Ø Çocuğunuzun bebeklik fotoğraflarını ortaya çıkarın, bu ilginin bebek iken
ona da aynen verildiğini anlatın.
Ø Aile büyüklerine ve yakın dostlara yalnızca bebekle ilgilenmemelerini,
büyük çocuğa da alışık olduğu tarzda ilgi ve sevgi göstermelerini söyleyin.
"Kardeşin doğunca senin pabucun dama atıldı" gibi cümleler
kurmamaları konusunda da uyarın.
Ø “Sen abla/abisin; o küçük” diyerek anlayışlı olmasını, küçük kardeşiyle
her şeyini paylaşmasını beklemeyin ya da ona öncelik vermesini istemeyin. Bu
beklenti demokratik değildir. Haksız beklentiler sadece kardeşe ya da aile
büyüklerine karşı kırgınlığa ve öfkeye sebep olur.
Ø “Aman kıskanmasın” diyerek aşırı ilgi ve hediyelere boğmayın. “Onu
sevmiyoruz, seni daha çok seviyoruz”, “Sen bizim ilk göz ağrımızsın” gibi
sözlerle abartılı ve yapmacık bir ilgi de göstermeyin.

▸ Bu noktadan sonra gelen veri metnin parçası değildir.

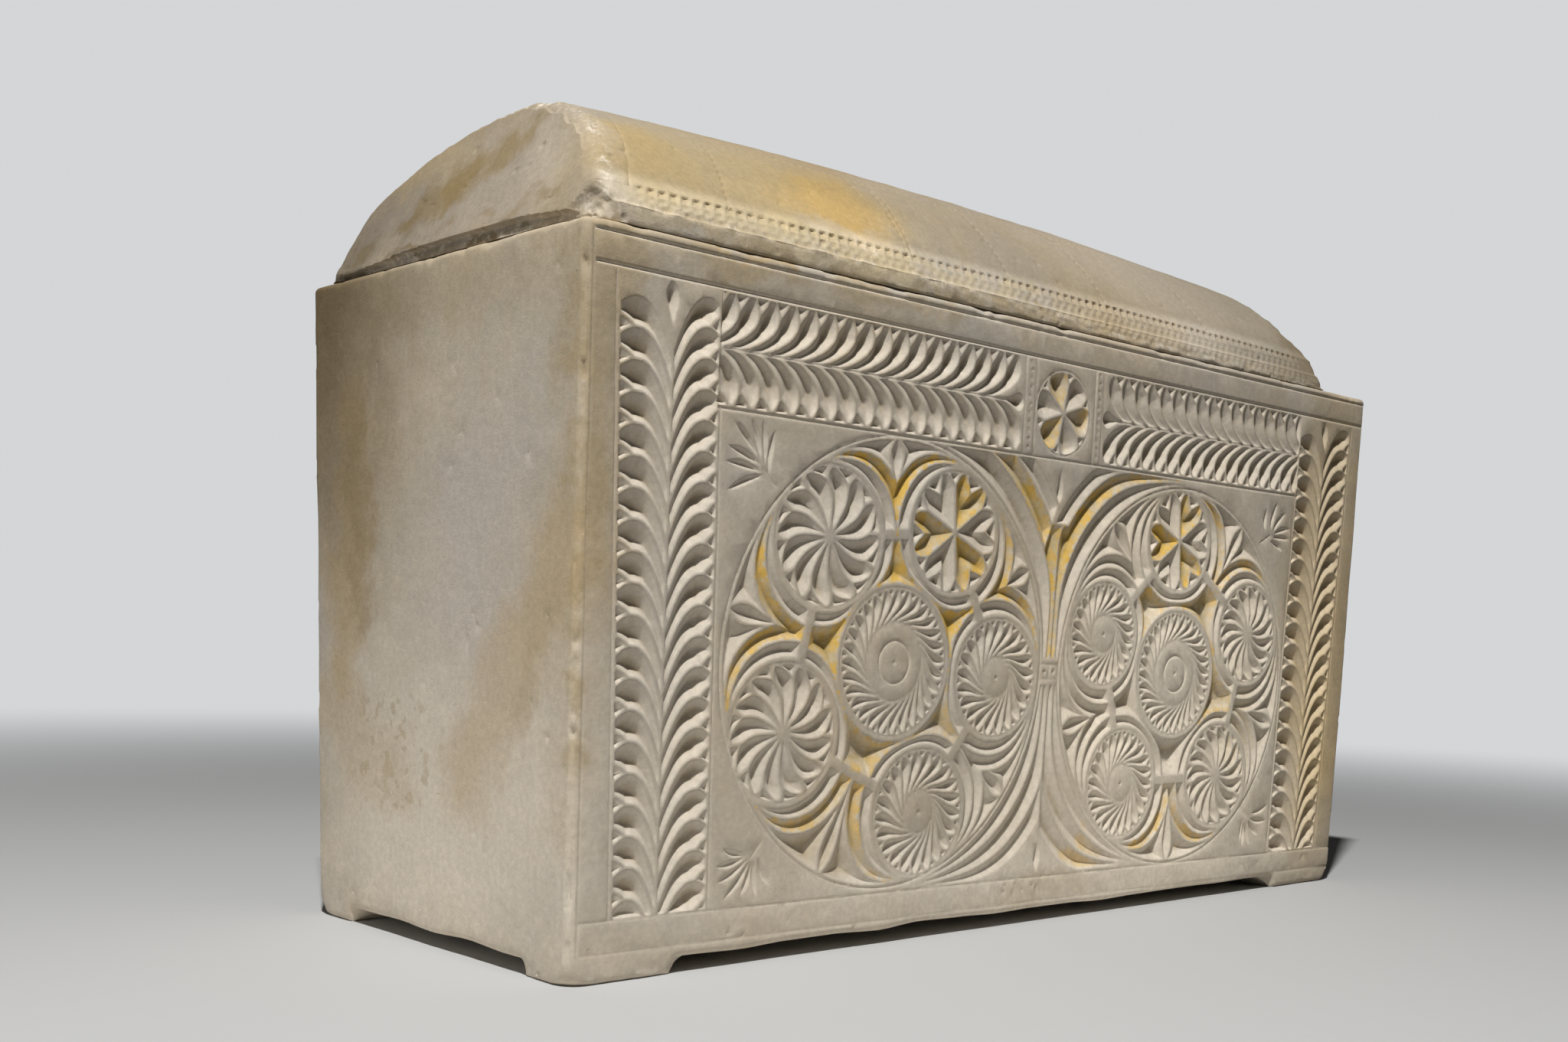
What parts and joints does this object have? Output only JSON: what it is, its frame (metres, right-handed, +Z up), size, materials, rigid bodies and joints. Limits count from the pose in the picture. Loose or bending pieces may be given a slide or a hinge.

Ø Kardeşiyle ilgili karışık duyguları olan çocukların konu edildiği öyküler
okuyun. Çocuk, hikayedeki büyük olan ile özdeşim kurar ve duygularında yalnız
olmadığını anlar. Rahatlar, kendini farkında olmasa da suçlamaktan
vazgeçebilir.
Ø Anne ve baba olarak ayrı ayrı büyük olana zaman ayırın, onunla oyunlar
oynayın, baş başa kısa gezintiler yapın.
Ø Çocuk bebeğe zarar veriyorsa, aşırı tepki göstermeden çocuğa net ama sert
olmayan bir uyarıda bulunun. “Biz birbirimize vurmuyoruz, can acıtmıyoruz”,
“Neye sıkıldın, sinirlendin, gel konuşalım ama kardeşin çok minik, böyle
anlayamaz” diye yaklaşın.
Ø Kardeş kıskançlığı duygusuyla savaşmak yerine bu duygunun kabul
edilebilir olduğunu belirtin
Ø “Bazen seninle ilgilenemediğim
için bana kırılıyor musun?” veya “Kardeşin olunca seni daha az mı sevdiğimi
düşünüyorsun?” gibi sorularla yaklaşın, en huysuz ve kavgacı olduğu anda
sarılıp kucağınıza alarak sevginizi ona dokunarak gösterin.